今回は『SAPIO』(2月11・18合併号)に掲載された大前研一氏の主張を取り上げさせていただきますが、大見出しがこう:


「新聞、テレビの『年越し派遣村』報道が日本の雇用を危うくしている」


で、一番目の小見出しはこうです:


「実は日本は昔から終身雇用でも年功序列でもなかった」


これはずいぶんと独創性溢れる、耳慣れない御説です。


大前氏曰く、終身雇用は日本企業の強みなどとガイジンがおかしなことを言ったせいで伝説化しているが「実はそんなことをやっていた会社は日本にはない。」
終身雇用の如きものが見えていた理由は、「長きにわたって日本全体が経済成長していたから、正社員をクビにする必要がなかっただけ」であり、「歴史の偶然」だそうです。

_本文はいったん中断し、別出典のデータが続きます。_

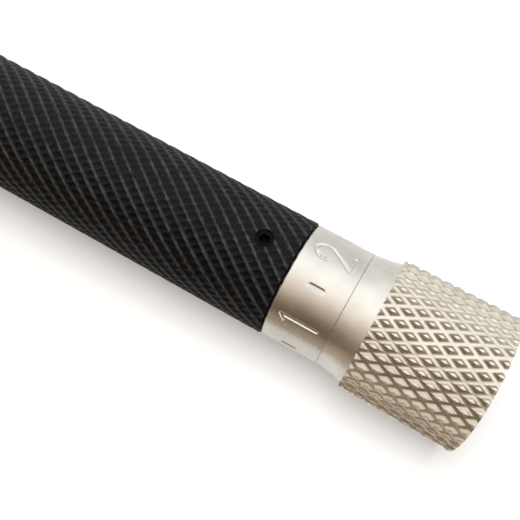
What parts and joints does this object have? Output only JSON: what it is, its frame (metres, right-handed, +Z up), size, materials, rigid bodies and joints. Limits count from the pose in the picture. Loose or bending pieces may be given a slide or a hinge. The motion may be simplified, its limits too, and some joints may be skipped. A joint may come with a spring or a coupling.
{
  "type": "ring sizer stick",
  "caption": "Knurled-handle ring sizing stick; a numbered dial knob drives a lead screw and cam bar that spread four stepped gauge leaves inside a finger ring.",
  "frame": {"origin": "on the surface that the tool rests on, below the middle of its length; the resting flat of the leaf guide is at Z = 0", "axes": "+X along the tool from the tip to the knob, +Z up, +Y to the back"},
  "size_m": [0.2264, 0.027, 0.027],
  "materials": {
    "black_anodised": "satin black anodised, knurled",
    "nickel_satin": "satin, circumferentially turned",
    "nickel_knurled": "satin, diamond knurled",
    "gauge_steel": "ground and lapped",
    "guide_steel": "turned and milled, satin",
    "black_oxide": "black oxide",
    "tool_steel": "ground",
    "brass_turned": "turned",
    "black_rubber": "matte"
  },
  "bodies": {
    "handle": {"handle_tube": "black_anodised", "index_screw": "black_oxide", "rear_bush": "brass_turned", "thrust_washer": "brass_turned", "leaf_guide": "guide_steel", "guide_cover": "guide_steel", "cover_screws": "black_oxide", "front_lock_screw": "black_oxide"},
    "dial": {"knob": "nickel_knurled", "dial_ring": "nickel_satin", "lead_screw": "tool_steel", "knob_screw": "black_oxide", "knob_washer": "tool_steel", "retaining_ring": "black_oxide", "friction_ring": "black_rubber"},
    "drawbar": {"drive_nut": "brass_turned", "nut_pin": "tool_steel", "cam_bar": "tool_steel", "nose_cone": "gauge_steel", "nose_screw": "black_oxide"},
    "top_leaf": {"leaf_top": "gauge_steel", "cam_pins_top": "tool_steel"},
    "back_leaf": {"leaf_back": "gauge_steel", "cam_pins_back": "tool_steel"},
    "bottom_leaf": {"leaf_bottom": "gauge_steel", "cam_pins_bottom": "tool_steel"},
    "front_leaf": {"leaf_front": "gauge_steel", "cam_pins_front": "tool_steel"}
  },
  "joints": [
    {"name": "bar_slide", "type": "slide", "parent": "handle", "child": "drawbar", "axis": [-1, 0, 0], "range_m": [-0.0003, 0.00132]},
    {"name": "dial_turn", "type": "hinge", "parent": "handle", "child": "dial", "pos_m": [0.11323, 0, 0.0135], "axis": [1, 0, 0], "range_deg": [-54.2, 234.2]},
    {"name": "top_leaf_slide", "type": "slide", "parent": "handle", "child": "top_leaf", "axis": [0, 0, 1], "range_m": [-0.00032, 0.00134]},
    {"name": "back_leaf_slide", "type": "slide", "parent": "handle", "child": "back_leaf", "axis": [0, 1, 0], "range_m": [-0.00032, 0.00134]},
    {"name": "bottom_leaf_slide", "type": "slide", "parent": "handle", "child": "bottom_leaf", "axis": [0, 0, -1], "range_m": [-0.00032, 0.00134]},
    {"name": "front_leaf_slide", "type": "slide", "parent": "handle", "child": "front_leaf", "axis": [0, -1, 0], "range_m": [-0.00032, 0.00134]}
  ],
  "couplings": [
    {"joint": "dial_turn", "follows": "bar_slide", "rad_per_m": 3092.1},
    {"joint": "top_leaf_slide", "follows": "bar_slide", "ratio": 1},
    {"joint": "back_leaf_slide", "follows": "bar_slide", "ratio": 1},
    {"joint": "bottom_leaf_slide", "follows": "bar_slide", "ratio": 1},
    {"joint": "front_leaf_slide", "follows": "bar_slide", "ratio": 1}
  ]
}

で、「左と右」とに関わる問題はここからなんですが、大前氏曰く、我が国の雇用形態は元々今より柔軟性があって、戦後いつでも非正規労働者が存在した。そして「そのおかげで中国に対しても最後まで競争力を維持できたのである」とのこと。


これって、つまり、日本人の労働単価が安く抑えられて来たからこそ、シナに経済で負けずに来られた、ってことですよね?
逆に言えば、もし我が国が正社員による終身雇用などをやって労働者を手厚く保護していたとしたら、製品の品質ではシナに負けていた、ってことですよねぇ?(安くできたから、かろうじて勝てた、と。)


これはたまげました。
だって『SAPIO』って、小林よしのり先生が「天皇論」という皇室万歳マンガを執筆されていたり、この号ではトップ特集が「昭和天皇と私たち日本人の幸福な日々」ってんで、表紙には昭和天皇が柔和な笑みでお手をお振りあそばされているお写真が使われている、どう見ても「右翼」の雑誌ですよ?  その中に上の大前氏の論文は、どうにも私には違和感があります。完全に浮いている。

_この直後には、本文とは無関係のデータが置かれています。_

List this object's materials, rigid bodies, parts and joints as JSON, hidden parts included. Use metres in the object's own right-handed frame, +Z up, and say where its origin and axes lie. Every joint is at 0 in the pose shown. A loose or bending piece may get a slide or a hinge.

いや別に、浮いてる記事が載ってたって構いはしないのですが、しかし安価な非正規労働者なくしては我が国がシナに勝つことなど無理だったと、まるで品質ではシナに軍配がどうしても上がってしまうとでも言わんばかりの主張のどこが「右翼」なのか?
私にはどうしても理解できかねるのです。


大前氏の論文は、最後こう締めくくられています:


「このままでは日本企業は日本人を雇っていては競争に勝てなくなり、海外に出ていかざるをえなくなる。」


この脅しめいた論調は、後日ご紹介予定の各右翼雑誌でも偉い先生方がこぞって展開されています。というか、皆さんこれは耳慣れた主張ですよね?


しかしこの、「労働者の保護なんぞやったら、速攻、外国に出るぞ!?」という脅しは、はたして愛国者が口にする言葉なのでしょうか?
なんでこういう論調の方々が保守系=右翼に分類され、労働者の保護を訴える者は左翼(=非国民に近い)と呼ばれてしまうのでしょうか?
前から不思議に思って来ましたが、今回のこの「『「派遣切り」叩き』叩き」の猛攻勢を見て、いよいよ鮮明な疑問となりました。
なんか、我が国で「右翼」と呼ばれている人たちは、ただ自民党と財界とに逆らう人間を叩きたい人たちなんではないのか?と。


次回に続きます。

小林よしのり先生は天才だ

追記しておきますが、私は『SAPIO』の愛読者です。中でも小林よしのり先生のマンガは素晴らしい。


現在連載中の「天皇論」も、天皇は「皇帝」(「王」よりずっと位が高い)となっているが正しくは「祭祀王だ!」とか、鋭い指摘が笑いの中でなされています。(この「笑いの中で」というとこがまたスゴイのです。マンガとしてもクォリティが高いてことですから。)


で、この小林よしのり先生、余白の自筆コメントの中で、このように書いてくださっています:


「……それでも、『真面目に努力しても働き口がなくなる若者や母子家庭や中年』が増大しているのも間違いない。わしはワーキング・プアには同情する。」


これですよ!!
これこそが愛国者=右翼の口にすべき言説というものであります!!


小林先生は今回の作品中で新年の一般参賀に行ったお話を描き、そこで同行者がいきなり万歳を始めたためご自分もふっ切れて万歳を実行した旨、描かれています。
曰く、


「わしはついに万歳童貞を捨てた!
「また一つ大人の階段を上ったのだ!」


(笑)


私は前述のワーキングプアに関する小林先生の言説に対し、万歳童貞を捨てたいと存じます。